Still we cannot use it inside “using” statement as it is not IDisposable. So basically what we want is a disposable sequence that takes care of disposing its elements (required to be IDisposable).

interface IDisposableSequence<T> : IEnumerable<T>, IDisposable
    where T:IDisposable
{ }

Sequence of disposable elements can be wrapped through

static class Disposable
{
    // Defined as an extension method that augments minimal needed interface
    public static IDisposableSequence<T> AsDisposable<T>(this IEnumerable<T> seq)
        where T:IDisposable
    {
         return new DisposableSequence<T>(seq);
    }
}

class DisposableSequence<T> : IDisposableSequence<T>
    where T:IDisposable
{
    public DisposableSequence(IEnumerable<T> sequence)
    {
       ... // an implementation goes here
    }
    
    ... // Other members elided for now
}

We are close. But there is subtle issue. Obtaining resource is a side effect. Enumerating multiple times through projected into resources sequence will result in unwanted side effects which of course must be avoided. In this particular case enumerating (and thus projecting it) through the same element (file name) more than once will attempt to open already opened file and result in exception as File.Open uses FileShare.None by default.

So we need to avoid side effects by memorizing obtained resources.

class DisposableSequence<T> : IDisposableSequence<T>
    where T : IDisposable
{
    private IEnumerable<T> m_seq;
    private IEnumerator<T> m_enum;
    private Node<T> m_head;
    private bool m_disposed;

    public DisposableSequence(IEnumerable<T> sequence)
    {
        m_seq = sequence;
    }

    public IEnumerator<T> GetEnumerator()
    {
        ThrowIfDisposed();

        // Enumerator is built traversing lazy linked list 
        // and forcing it to expand if possible
        var n = EnsureHead();
        while (n != null)
        {
            yield return n.Value;
            n = n.GetNext(true);
        }
    }

    IEnumerator IEnumerable.GetEnumerator()
    {
        return GetEnumerator();
    }

    public void Dispose()
    {
        if (!m_disposed)
        {
            m_disposed = true;

            // As sequence creates enumerator it is responsible 
            // for its disposal
            if (m_enum != null)
            {
                m_enum.Dispose();
                m_enum = null;
            }

            // As it is possible that not all resources were 
            // obtained (for example, inside using statement 
            // only half of lazy evaluated sequence elements 
            // were enumerated and thus only half of resources 
            // obtained) we do not want to obtain them now
            // as they are going to be disposed immediately. 
            // Thus we traverse only through already created 
            // lazy linked list nodes and dispose obtained 
            // resources
            Dispose(m_head);

            m_seq = null;
        }
    }

    private Node<T> EnsureHead()
    {
        // Obtain enumerator once
        if (m_enum == null)
        {
            m_enum = m_seq.GetEnumerator();
            // Try to expand to first element
            if (m_enum.MoveNext())
            {
                // Created node caches current element
                m_head = new Node<T>(m_enum);
            }
        }
        return m_head;
    }

    private void ThrowIfDisposed()
    {
        if (m_disposed)
        {
            throw new ObjectDisposedException("DisposableSequence");
        }
    }

    private static void Dispose(Node<T> h)
    {
        if (h == null)
        {
            return;
        }

        try
        {
            // Disposing resources must be done in the opposite 
            // to usage order.

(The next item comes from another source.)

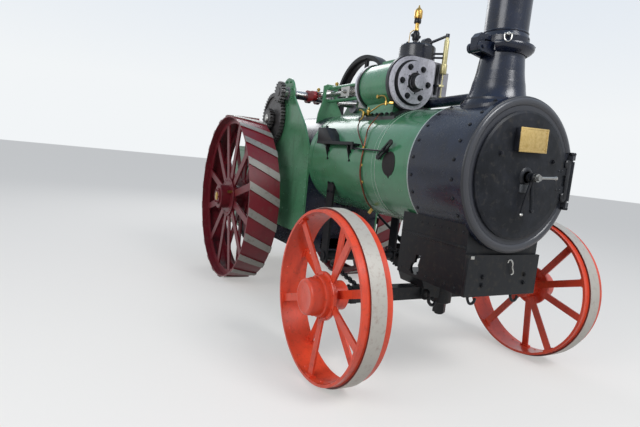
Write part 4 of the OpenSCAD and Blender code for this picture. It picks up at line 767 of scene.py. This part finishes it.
def axle_fittings():
    x, z = FRONT_AXLE
    bm = bmesh.new()
    for side in (-1, 1):
        for y in (0.19, 0.62, 0.80):
            slab(bm, (x, side * y, z), (0.104, 0.050, 0.098), 0.004)
            rows(bm, BOLT, UP, 0.011, (x - 0.030, x + 0.030), side * y, z + 0.048)
        collar(bm, (x, side * 0.8518, z), (0, side, 0), 0.036, 0.055, 0.007)
    turned(bm, [(0.0315, 0), (0.062, 0), (0.066, 0.006), (0.062, 0.010), (0.0315, 0.010), (0.0315, 0)],
           (x, 0, 0.4788), UP)
    # Draw hook on the beam's front face, with its side pin
    pipe(bm, [(x + 0.045, -0.205, z + 0.020), (x + 0.085, -0.205, z + 0.018),
              (x + 0.100, -0.206, z - 0.012), (x + 0.106, -0.200, z - 0.058),
              (x + 0.112, -0.170, z - 0.072), (x + 0.116, -0.150, z - 0.046)], 0.012)
    pipe(bm, [(x + 0.102, -0.250, z - 0.026), (x + 0.104, -0.165, z - 0.026)], 0.009)
    slab(bm, (x + 0.053, -0.205, z + 0.020), (0.012, 0.070, 0.060), 0.003)
    piece("axle_clamps", "front_axle", chassis_black_enamel, bm)


def front_wheel_fittings(side, hand):
    """Rivets in the spokes' feet and the rim, and the hub's cap with its flange bolts and oil plug."""
    x, z = FRONT_AXLE
    bm = bmesh.new()
    for i in range(10):
        spoke = 90 + i * 36
        spoke_y = side * (FRONT_WHEEL_Y + (-0.072 if i % 2 else 0.072))
        rim_y = side * 1.020
        for angle, y, radius, along in (
                (spoke, spoke_y, 0.526, -0.020), (spoke, spoke_y, 0.526, 0.020),
                (spoke + 12, rim_y, 0.5387, 0), (spoke + 24, rim_y, 0.5387, 0)):
            place, out = on_wheel(FRONT_AXLE, y, angle, radius, along)
            put(bm, RIVET, place, -out, 0.0085)
    turned(bm, [(0, 0), (0.152, 0), (0.158, 0.004), (0.158, 0.021), (0.153, 0.026), (0.139, 0.027),
                (0.137, 0.031), (0.137, 0.056), (0.132, 0.063), (0.125, 0.065), (0.123, 0.070),
                (0.123, 0.097), (0.1185, 0.104), (0.117, 0.138), (0.112, 0.147), (0.100, 0.153),
                (0.092, 0.153), (0.087, 0.1505), (0.030, 0.1512), (0, 0.1512)],
           (x, side * 0.990, z), (0, side, 0), steps=48)
    bolt_circle(bm, BOLT, (x, side * 1.0155, z), (0, side, 0), 0.1475, evenly(10, 18), 0.0068)
    drum(bm, (x, side * 1.070, z + 0.118), UP, 0.010, 0.014, sides=10, rounding=0.002)
    piece("front_wheel_rivets_" + hand, "front_wheel_" + hand, wheel_orange_enamel, bm)


perch_fittings()
axle_fittings()
front_wheel_fittings(1, "left")
front_wheel_fittings(-1, "right")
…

With recursion it will have the 
            // same semantics as nested try{}finally{} blocks.
            Dispose(h.GetNext(false));
        }
        finally
        {
            h.Value.Dispose();
        }
    }

    class Node<V>
    {
        private readonly V m_value;
        private IEnumerator<V> m_enum;
        private Node<V> m_next;

        public Node(IEnumerator<V> enumerator)
        {
            m_value = enumerator.Current;
            m_enum = enumerator;
        }

        public V Value
        {
            get { return m_value; }
        }

        public Node<V> GetNext(bool force)
        {
            // Expand only if forced and not expanded before
            if (force && m_enum != null)
            {
                if (m_enum.MoveNext())
                {
                    m_next = new Node<V>(m_enum);
                }
                m_enum = null;
            }
            return m_next;
        }
    }
}

Once enumerated resources are memorized inside lazy linked list. It expands only more than already memorized resources are requested.

After putting things together our desired “using” statement usage looks like this

using (var streams = files.Select(file => File.Open(file, FileMode.Open)).AsDisposable())
{
    // streams is IEnumerable<Stream> and IDisposable
}

Enjoy!

Update.

In general it is a good practice to acquire resource right before its usage and dispose it when it is no longer needed otherwise system may experience resources exhaustion.

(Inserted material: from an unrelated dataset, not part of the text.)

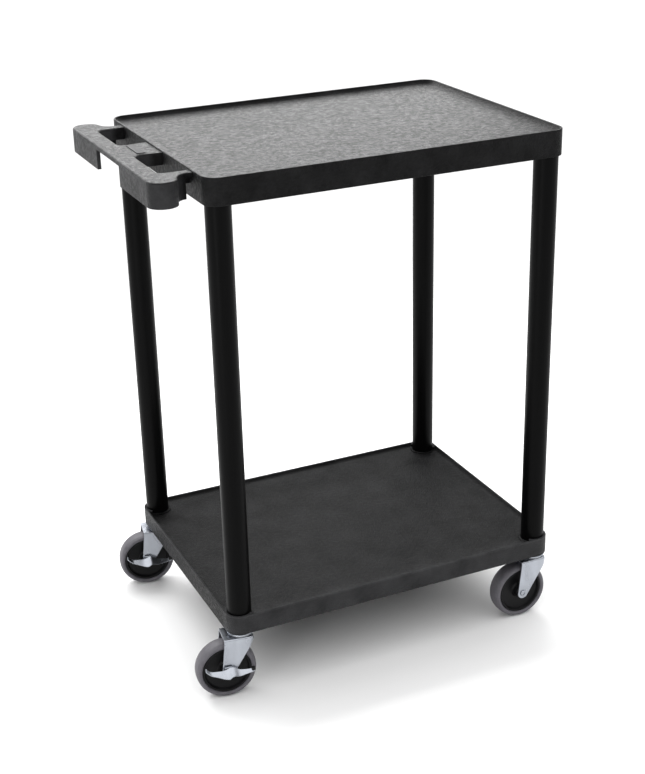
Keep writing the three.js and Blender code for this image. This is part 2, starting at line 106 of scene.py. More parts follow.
class CartHandleSettings(bpy.types.PropertyGroup):
    reach: length("Reach", 76.0, "How far the handle stands out from the shelf")
    drop: length("Drop", 2.5, "How far the handle's top lies below the rim")
    plate: length("Plate", 7.0, "Thickness of the handle's plate")
    depth: length("Depth", 39.0, "Depth of the handle's skirt")
    skirt: length("Skirt", 6.0, "Thickness of the handle's skirt")
    lobe: length("Lobe radius", 23.5, "Radius of the round lobe at each end")
    lobe_place: length("Lobe place", 185.0, "Distance of the lobes from the middle")
    neck: length("Neck radius", 20.0, "Radius of the hollow between lobe and shelf")
    neck_place: length("Neck place", 171.5, "Half width of the handle at its necks")
    grip: length("Grip width", 31.5, "Width of the bar that the hand holds")
    bridge: length("Bridge width", 76.0, "Width of the bridge between the hand holes")
    hole: length("Hand hole", 114.0, "Length of each hand hole")
    hole_corner: length("Hand hole corner", 9.0, "Radius of the hand holes' outer corners")
    flange: length("Flange", 5.0, "Thickness of the walls round the hand holes")
    flange_depth: length("Flange depth", 19.5, "Depth of the walls round the hand holes")
    notch: length("Notch", 115.0, "Width of the gap in the skirt's middle")
    slot: length("Slot", 11.0, "Gap between the skirt's ends and the shelf")
    top_round: length("Top rounding", 5.0, "Rounding of the outer top edge")
    hole_round: length("Hole rounding", 4.2, "Rounding of the hand holes' top edges")


class CartLegSettings(bpy.types.PropertyGroup):
    radius: length("Leg radius", 20.1, "Outer radius of the legs")
    wall: length("Leg wall", 2.5, "Wall of the leg tubes")


class CartCasterSettings(bpy.types.PropertyGroup):
    wheel: length("Wheel radius", 50.8, "Outer radius of the tyre")
    tyre_inner: length("Tyre inner radius", 41.3, "Radius at which the tyre meets the hub")
    tyre_half: length("Tyre half width", 14.5, "Half the tyre's width")
    rim_half: length("Rim half width", 12.5, "Half the width of the hub's rim")
    trail: length("Trail", 28.0, "Distance of the axle behind the swivel axis")
    fork_top: length("Fork top", 113.0, "Height of the fork's crown")
    fork_half: length("Fork half width", 21.5, "Half the fork's outer width")
    fork_sheet: length("Fork sheet", 2.5, "Thickness of the fork's sheet metal")
    fork_rear: length("Fork rear", 32.0, "How far the crown reaches behind the swivel axis")
    fork_nose: length("Fork nose", 19.0, "How far the crown reaches ahead of the swivel axis")
    fork_corner: length("Fork corner", 9.0, "Radius of the crown's front corners")
    fork_eye: length("Fork eye", 9.5, "Radius of the cheeks' lower ends")
    pedal_rear: length("Pedal rear", 39.0, "Reach of the pedal's curled end")
    pedal_front: length("Pedal front", 43.5, "Reach of the pedal's front end")
    pedal_inner: length("Pedal inner edge", 24.5, "Distance of the pedal from the wheel's middle plane")
    pedal_tip: length("Pedal tip", 4.0, "Width of the pedal's ends")
    pedal_flare: length("Pedal flare", 8.4, "How much wider the pedal is by the axle")
    pedal_ridge: length("Pedal ridge", 5.0, "How far ahead of the axle the pedal's ridge lies")
    pedal_sheet: length("Pedal sheet", 2.0, "Thickness of the pedal's sheet metal")


class CartFinishSettings(bpy.types.PropertyGroup):
    plastic: colour("Plastic", (0.0045, 0.0045, 0.0047), "Moulded shelves and handle")
    tube: colour("Tube", (0.0012, 0.0012, 0.0013), "Legs")
    zinc: colour("Zinc", (0.39, 0.41, 0.45), "Zinc-plated forks, races, bolts and pedals")
    steel: colour("Steel", (0.35, 0.36, 0.38), "Stems, ball rings and sleeves")
    tyre: colour("Tyre", (0.092, 0.088, 0.100), "Grey rubber tyres")
    hub: colour("Hub", (0.0045, 0.0045, 0.005), "Black wheel hubs")
    rubber: colour("Rubber", (0.006, 0.006, 0.006), "Pads on the brake pedals")
    label: colour("Label", (0.016, 0.016, 0.017), "Blank label on the handle's bridge")
    nylon: colour("Nylon", (0.02, 0.02, 0.02), "Sockets inside the legs")


class CartStageSettings(bpy.types.PropertyGroup):
    floor: colour("Floor", (0.86, 0.86, 0.86), "Pale floor")
    sky: FloatProperty(name="Sky", description="Strength of the even light from above", default=0.14, min=0.0)
    horizon: FloatProperty(name="Horizon", description="Strength of the bright band at eye level", default=1.0, min=0.0)
    overhead: FloatProperty(name="Overhead", description="Strength of the wide light overhead", default=3.7, min=0.0)
    back_light: FloatProperty(name="Back light", description="Power of the strip behind the deck", default=46.0, min=0.0)
    side_light: FloatProperty(name="Side light", description="Power of the soft light at the side", default=8.0)
    lens: FloatProperty(name="Lens", description="Focal length in millimetres", default=68.59)
    bearing: FloatProperty(
        name="Bearing", description="Turn of the camera round the cart", default=math.radians(-24.27), subtype="ANGLE"
    )
    tilt: FloatProperty(
        name="Tilt", description="Camera's angle above the horizon", default=math.radians(23.24), subtype="ANGLE"
    )
    roll: FloatProperty(name="Roll", description="Camera's roll", default=math.radians(-1.44), subtype="ANGLE")
    camera: FloatVectorProperty(
        name="Camera",
        description="Place of the camera, from the floor under the shelves' middle",
        default=(-0.99965, -2.1533, 1.4365),
        size=3,
        subtype="XYZ",
    )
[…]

Described above approach can be used whenever resources should be acquired and disposed together (they all have the same actual usage time) and you do not know number of resources in advance. Otherwise you must use one or more "using" statements and dispose resources as they are no longer needed.

You must carefully consider that even if grouped under a single "using" statement (using described approach) resources have different actual usage time they won't be disposed (unless done explicitly inside "using" statement assuming that multiple calls to Dispose method are allowed) until processing of all resources is completed (holding some of them unnecessarily).